Geshe la : You are right. There is a Tibetan expression: If you are too excited about something, later you will have to cry. So, whether the circumstances or conditions are desirable or undesirable, one must always try to live with a very balanced state of mind so that there is less chance to disturb the emotions.

Student : Is there any dharma or realm that is NOT subject to impermanence?

Geshe la : Good question. Yes, there is permanence that is not subject to impermanence. For example, the Dharmakaya, which means the absolute state of Buddhahood.

Student : Geshe la, would you say that expressing one's emotions fully, whether it be joy, anger, happiness or love for someone is wrong?

Geshe la : I'm not going to say it is wrong. Only that it depends upon how it affects one.

Student : Geshe la, could we have a teaching in the future on the Buddhist idea on projection, as in, 'what we experience in the world is a projection of mind'?

Geshe la : No, we are not going to say things are purely projections of our mind and Buddhism is not saying that things are mentalism. Of course we project or impute some qualities and identities on things and objects.
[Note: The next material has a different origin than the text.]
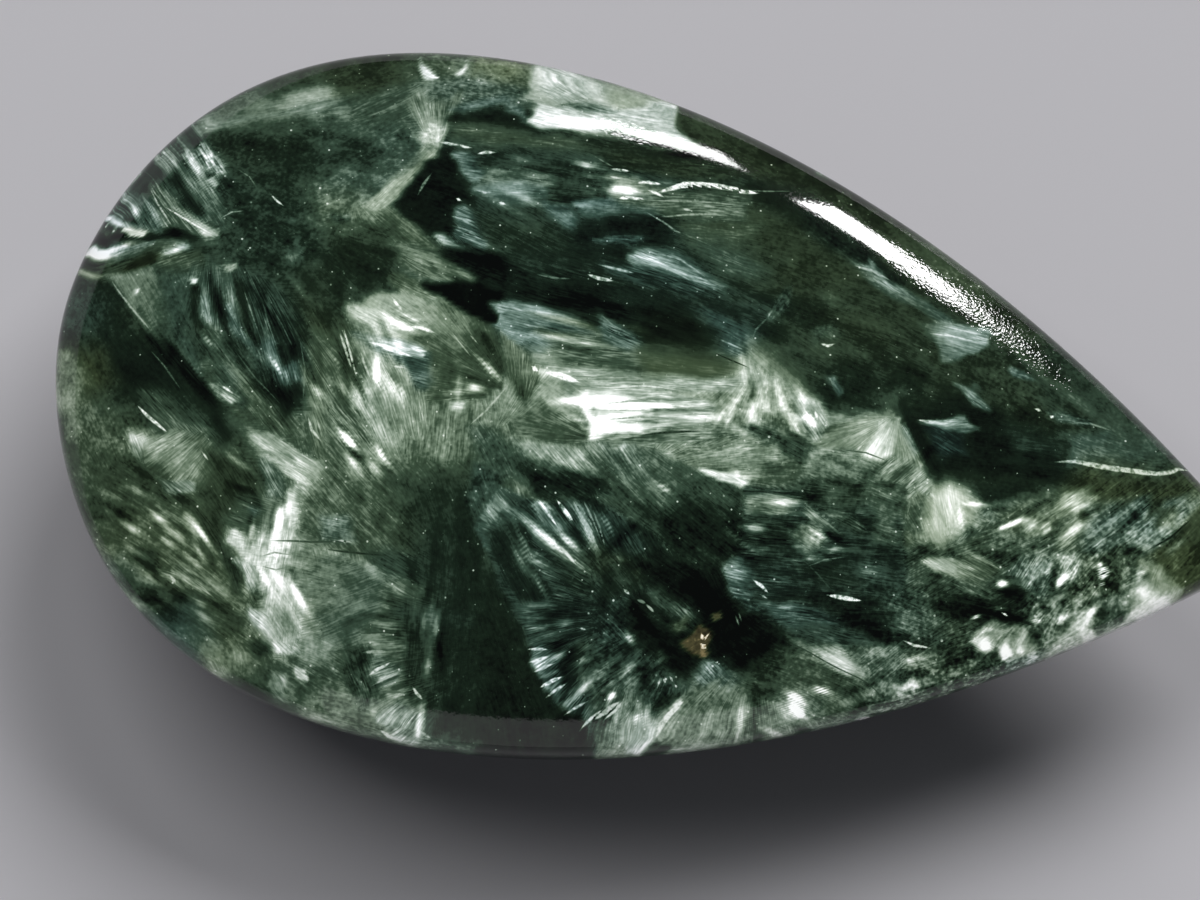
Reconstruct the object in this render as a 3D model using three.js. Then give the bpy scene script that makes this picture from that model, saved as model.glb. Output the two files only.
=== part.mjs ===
// A polished pear-shaped seraphinite cabochon, lying on its flat back.
// Millimetres, +Z up. The origin is the middle of the flat back's rectangle, the long axis
// is X and the pointed end is at +X.
import * as THREE from 'three';

// Driving dimensions of the cut stone
const LENGTH = 48; // blunt end to tip
const WIDTH = 28; // across the widest place
const THICKNESS = 6.2; // flat back to the crest of the dome
const WIDEST_PLACE = 7.6; // how far the widest place lies from mid-length, towards the blunt end
const BACK_BEVEL = 0.42; // width and height of the small bevel round the flat back
const GIRDLE_TOP = 1; // where the upright girdle ends and the rounded edge begins
const EDGE_HEIGHT = 0.87; // height of the rounded edge between girdle and dome
const DOME_FLATNESS = 1.5; // 0 is half an ellipse, more is a flatter cap of one

// How the flanks draw in from the widest place: the squared taper's share of the second,
// third and fourth power of the way along. What is left of 1 is the small round at the tip.
const FLANK_TAPER = [0.47, 0.21, 0.26];

// How finely the faceted solid is divided
const SPOKES = 112;
const DOME_RINGS = 13;
const EDGE_RINGS = 4;

const HALF_LENGTH = LENGTH / 2;
const HALF_WIDTH = WIDTH / 2;
const SHOULDER = GIRDLE_TOP + EDGE_HEIGHT;
const CAP_DEPTH = Math.sqrt(1 + DOME_FLATNESS) - Math.sqrt(DOME_FLATNESS);

// The stone's plan is a unit disc drawn out into a pear: along runs from -1 at the blunt end
// to 1 at the tip, and across is the disc's other coordinate.
function pearPoint(along, across) {
  const [second, third, fourth] = FLANK_TAPER;
  const taper = 1 - along ** 2 * (second + third * along + fourth * along ** 2);
  return new THREE.Vector2(
    HALF_LENGTH * along - WIDEST_PLACE * (1 - along * along),
    HALF_WIDTH * across * Math.sqrt(taper),
  );
}

// The dome is a cap of an ellipse over each line from the disc's middle to its rim.
function domeHeight(reach) {
  const lift = Math.sqrt(1 + DOME_FLATNESS - reach * reach) - Math.sqrt(DOME_FLATNESS);
  return SHOULDER + (THICKNESS - SHOULDER) * (lift / CAP_DEPTH);
}

// The outline at a turn about the disc: its outward direction, how steeply the dome reaches
// it, and the radius that rounds that slope off to the upright girdle.
function rimAt(turn) {
  const step = 0.001;
  const cos = Math.cos(turn);
  const sin = Math.sin(turn);
  const before = pearPoint(Math.cos(turn - step), Math.sin(turn - step));
  const tangent = pearPoint(Math.cos(turn + step), Math.sin(turn + step)).sub(before).normalize();
  const outward = new THREE.Vector2(tangent.y, -tangent.x);
  const spread = pearPoint(cos, sin).sub(pearPoint(cos * (1 - step), sin * (1 - step)));
  const widening = spread.dot(outward) / step;
  const fall = (THICKNESS - SHOULDER) / (CAP_DEPTH * Math.sqrt(DOME_FLATNESS));
  let lean = 0;
  let radius = EDGE_HEIGHT;
  for (let pass = 0; pass < 5; pass += 1) {
    lean = Math.atan(fall / (widening - 2 * radius * (1 - Math.sin(lean))));
    radius = EDGE_HEIGHT / Math.cos(lean);
  }
  return { outward, lean, radius };
}

// The section from the flat back's middle, out over the bevel and the girdle, and up the
// rounded edge and the dome to its crest, for a disc of radius 1.
function section() {
  const points = [
    new THREE.Vector2(0, 0),
    new THREE.Vector2(1, 0),
    new THREE.Vector2(1, BACK_BEVEL),
    new THREE.Vector2(1, GIRDLE_TOP),
  ];
  for (let ring = 1; ring < EDGE_RINGS; ring += 1) {
    points.push(new THREE.Vector2(1, GIRDLE_TOP + (EDGE_HEIGHT * ring) / EDGE_RINGS));
  }
  for (let ring = DOME_RINGS; ring > 0; ring -= 1) {
    points.push(new THREE.Vector2(ring / DOME_RINGS, domeHeight(ring / DOME_RINGS)));
  }
  points.push(new THREE.Vector2(0, THICKNESS));
  return points;
}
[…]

This does not mean that the things are figments of our imagination. If we have a notion that the things are purely one's mental projections, then we are somehow in nihilism. On the other hand, if we have notions that things do possess their intrinsic reality, or are substantially real, then we are in the extremes of eternalism, or absolutism. And so we are left with the question: What is the actual, or true, state of existence of things and events? Answer: Things are nothing more than a mere collection of millions of fast moving atoms, particles, molecules, and on the basis of that collection we impute identity on that object. This is the true way of how things exist and function in our world.